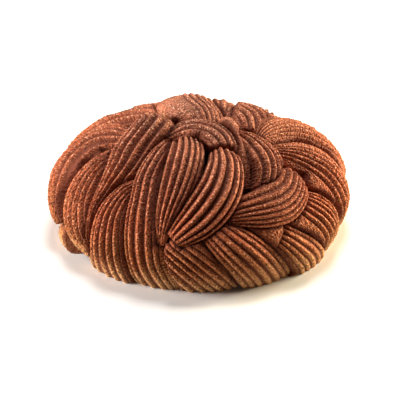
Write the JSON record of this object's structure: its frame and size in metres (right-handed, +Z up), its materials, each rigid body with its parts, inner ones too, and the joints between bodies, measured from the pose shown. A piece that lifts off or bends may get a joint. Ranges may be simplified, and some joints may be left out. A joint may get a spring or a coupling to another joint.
{
  "type": "braided moulded cake",
  "caption": "Domed mousse cake that looks braided: ribbed strands lie over and under each other on a layered core with a flat base.",
  "frame": {"origin": "on the cake's axis, in the plane of its flat base", "axes": "+Z up along the cake's axis; -Y is the side that the picture shows, +X to its right"},
  "size_m": [0.217, 0.2178, 0.0807],
  "materials": {
    "cocoa_velvet": "matt sprayed cocoa velvet, finely grainy, reddish brown",
    "sponge": "matt, open-pored dark sponge",
    "crunch": "matt, coarse praline crunch",
    "cremeux": "smooth, slightly glossy dark chocolate cream"
  },
  "bodies": {
    "root": {"mousse_core": "cocoa_velvet", "sponge_base": "sponge", "crunch_layer": "crunch", "cremeux": "cremeux", "strand_foot_1": "cocoa_velvet", "strand_foot_2": "cocoa_velvet", "strand_foot_3": "cocoa_velvet", "strand_foot_4": "cocoa_velvet", "strand_foot_5": "cocoa_velvet", "strand_foot_6": "cocoa_velvet", "strand_foot_7": "cocoa_velvet", "strand_foot_8": "cocoa_velvet", "strand_foot_9": "cocoa_velvet", "strand_foot_left": "cocoa_velvet", "strand_back_left": "cocoa_velvet", "strand_left_upper": "cocoa_velvet", "strand_left_lower": "cocoa_velvet", "strand_crown_right": "cocoa_velvet", "strand_crown_under": "cocoa_velvet", "strand_crown_back": "cocoa_velvet", "strand_right_under": "cocoa_velvet", "strand_right_upper": "cocoa_velvet", "strand_right_lower": "cocoa_velvet", "strand_foot_right": "cocoa_velvet", "strand_front_under": "cocoa_velvet", "strand_foot_front_right": "cocoa_velvet", "strand_foot_front_left": "cocoa_velvet", "strand_foot_front": "cocoa_velvet", "strand_back_over_right": "cocoa_velvet", "strand_back_over": "cocoa_velvet", "strand_back_over_left": "cocoa_velvet", "strand_crown_tongue": "cocoa_velvet", "strand_crown_arch": "cocoa_velvet", "strand_right_shoulder": "cocoa_velvet", "strand_left_shoulder": "cocoa_velvet", "strand_left_fan": "cocoa_velvet", "strand_left_long": "cocoa_velvet", "strand_front_centre": "cocoa_velvet", "strand_right_over": "cocoa_velvet", "strand_front_over": "cocoa_velvet"}
  },
  "joints": []
}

----------

▶ SHORT PROBLEM:
Repeat the data above, word for word.

▶ WRITTEN SOLUTION:
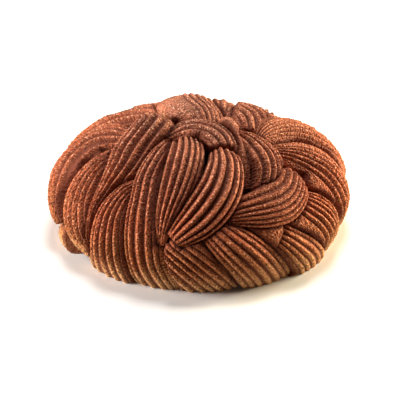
Write the JSON record of this object's structure: its frame and size in metres (right-handed, +Z up), its materials, each rigid body with its parts, inner ones too, and the joints between bodies, measured from the pose shown. A piece that lifts off or bends may get a joint. Ranges may be simplified, and some joints may be left out. A joint may get a spring or a coupling to another joint.
{
  "type": "braided moulded cake",
  "caption": "Domed mousse cake that looks braided: ribbed strands lie over and under each other on a layered core with a flat base.",
  "frame": {"origin": "on the cake's axis, in the plane of its flat base", "axes": "+Z up along the cake's axis; -Y is the side that the picture shows, +X to its right"},
  "size_m": [0.217, 0.2178, 0.0807],
  "materials": {
    "cocoa_velvet": "matt sprayed cocoa velvet, finely grainy, reddish brown",
    "sponge": "matt, open-pored dark sponge",
    "crunch": "matt, coarse praline crunch",
    "cremeux": "smooth, slightly glossy dark chocolate cream"
  },
  "bodies": {
    "root": {"mousse_core": "cocoa_velvet", "sponge_base": "sponge", "crunch_layer": "crunch", "cremeux": "cremeux", "strand_foot_1": "cocoa_velvet", "strand_foot_2": "cocoa_velvet", "strand_foot_3": "cocoa_velvet", "strand_foot_4": "cocoa_velvet", "strand_foot_5": "cocoa_velvet", "strand_foot_6": "cocoa_velvet", "strand_foot_7": "cocoa_velvet", "strand_foot_8": "cocoa_velvet", "strand_foot_9": "cocoa_velvet", "strand_foot_left": "cocoa_velvet", "strand_back_left": "cocoa_velvet", "strand_left_upper": "cocoa_velvet", "strand_left_lower": "cocoa_velvet", "strand_crown_right": "cocoa_velvet", "strand_crown_under": "cocoa_velvet", "strand_crown_back": "cocoa_velvet", "strand_right_under": "cocoa_velvet", "strand_right_upper": "cocoa_velvet", "strand_right_lower": "cocoa_velvet", "strand_foot_right": "cocoa_velvet", "strand_front_under": "cocoa_velvet", "strand_foot_front_right": "cocoa_velvet", "strand_foot_front_left": "cocoa_velvet", "strand_foot_front": "cocoa_velvet", "strand_back_over_right": "cocoa_velvet", "strand_back_over": "cocoa_velvet", "strand_back_over_left": "cocoa_velvet", "strand_crown_tongue": "cocoa_velvet", "strand_crown_arch": "cocoa_velvet", "strand_right_shoulder": "cocoa_velvet", "strand_left_shoulder": "cocoa_velvet", "strand_left_fan": "cocoa_velvet", "strand_left_long": "cocoa_velvet", "strand_front_centre": "cocoa_velvet", "strand_right_over": "cocoa_velvet", "strand_front_over": "cocoa_velvet"}
  },
  "joints": []
}